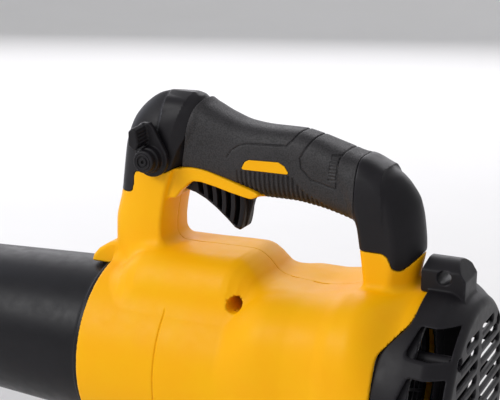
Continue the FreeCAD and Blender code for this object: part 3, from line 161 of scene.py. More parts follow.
def net(field, axes):
    """Four-sided faces round the zero surface of a field sampled on a grid."""
    sizes = [len(a) for a in axes]
    x, y, z = [a.reshape([-1 if i == j else 1 for j in range(3)]) for i, a in enumerate(axes)]
    grid = np.broadcast_to(field(x, y, z), sizes).astype(np.float32)
    inside = grid < 0
    filled = np.zeros([n - 1 for n in sizes], np.int8)
    for corner in np.ndindex(2, 2, 2):
        filled += inside[tuple(slice(c, n - 1 + c) for c, n in zip(corner, sizes))]
    mixed = (filled > 0) & (filled < 8)
    cells = np.argwhere(mixed)
    index = np.full(mixed.shape, -1, np.int64)
    index[mixed] = np.arange(len(cells))
    total = np.zeros((len(cells), 3))
    hits = np.zeros(len(cells))
    faces = []
    for along in range(3):
        u, v = (along + 1) % 3, (along + 2) % 3
        for du, dv in np.ndindex(2, 2):
            start = cells.copy()
            start[:, u] += du
            start[:, v] += dv
            end = start.copy()
            end[:, along] += 1
            a, b = grid[tuple(start.T)], grid[tuple(end.T)]
            crossed = (a < 0) != (b < 0)
            share = (a / np.where(crossed, a - b, 1))[crossed, None]
            first = np.stack([axes[i][start[crossed, i]] for i in range(3)], 1)
            last = np.stack([axes[i][end[crossed, i]] for i in range(3)], 1)
            total[crossed] += first + (last - first) * share
            hits[crossed] += 1
        near = [slice(None)] * 3
        far = [slice(None)] * 3
        near[along], far[along] = slice(None, -1), slice(1, None)
        edges = np.argwhere(inside[tuple(near)] != inside[tuple(far)])
        corners = []
        for du, dv in ((-1, -1), (0, -1), (0, 0), (-1, 0)):
            cell = edges.copy()
            cell[:, u] += du
            cell[:, v] += dv
            corners.append(index[tuple(cell.T)])
        quads = np.stack(corners, 1)
        leaving = inside[tuple(edges.T)]
        faces.append(np.where(leaving[:, None], quads, quads[:, ::-1]))
    return total / hits[:, None], np.concatenate(faces)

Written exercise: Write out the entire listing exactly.

The answer:
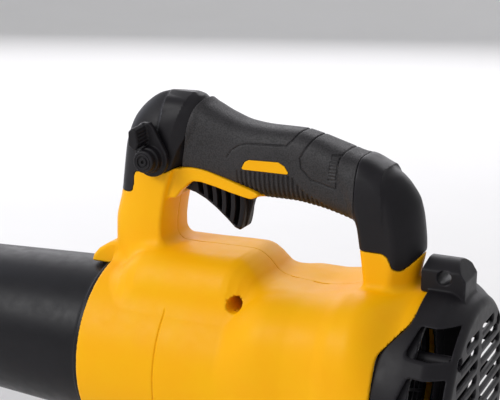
Continue the FreeCAD and Blender code for this object: part 3, from line 161 of scene.py. More parts follow.
def net(field, axes):
    """Four-sided faces round the zero surface of a field sampled on a grid."""
    sizes = [len(a) for a in axes]
    x, y, z = [a.reshape([-1 if i == j else 1 for j in range(3)]) for i, a in enumerate(axes)]
    grid = np.broadcast_to(field(x, y, z), sizes).astype(np.float32)
    inside = grid < 0
    filled = np.zeros([n - 1 for n in sizes], np.int8)
    for corner in np.ndindex(2, 2, 2):
        filled += inside[tuple(slice(c, n - 1 + c) for c, n in zip(corner, sizes))]
    mixed = (filled > 0) & (filled < 8)
    cells = np.argwhere(mixed)
    index = np.full(mixed.shape, -1, np.int64)
    index[mixed] = np.arange(len(cells))
    total = np.zeros((len(cells), 3))
    hits = np.zeros(len(cells))
    faces = []
    for along in range(3):
        u, v = (along + 1) % 3, (along + 2) % 3
        for du, dv in np.ndindex(2, 2):
            start = cells.copy()
            start[:, u] += du
            start[:, v] += dv
            end = start.copy()
            end[:, along] += 1
            a, b = grid[tuple(start.T)], grid[tuple(end.T)]
            crossed = (a < 0) != (b < 0)
            share = (a / np.where(crossed, a - b, 1))[crossed, None]
            first = np.stack([axes[i][start[crossed, i]] for i in range(3)], 1)
            last = np.stack([axes[i][end[crossed, i]] for i in range(3)], 1)
            total[crossed] += first + (last - first) * share
            hits[crossed] += 1
        near = [slice(None)] * 3
        far = [slice(None)] * 3
        near[along], far[along] = slice(None, -1), slice(1, None)
        edges = np.argwhere(inside[tuple(near)] != inside[tuple(far)])
        corners = []
        for du, dv in ((-1, -1), (0, -1), (0, 0), (-1, 0)):
            cell = edges.copy()
            cell[:, u] += du
            cell[:, v] += dv
            corners.append(index[tuple(cell.T)])
        quads = np.stack(corners, 1)
        leaving = inside[tuple(edges.T)]
        faces.append(np.where(leaving[:, None], quads, quads[:, ::-1]))
    return total / hits[:, None], np.concatenate(faces)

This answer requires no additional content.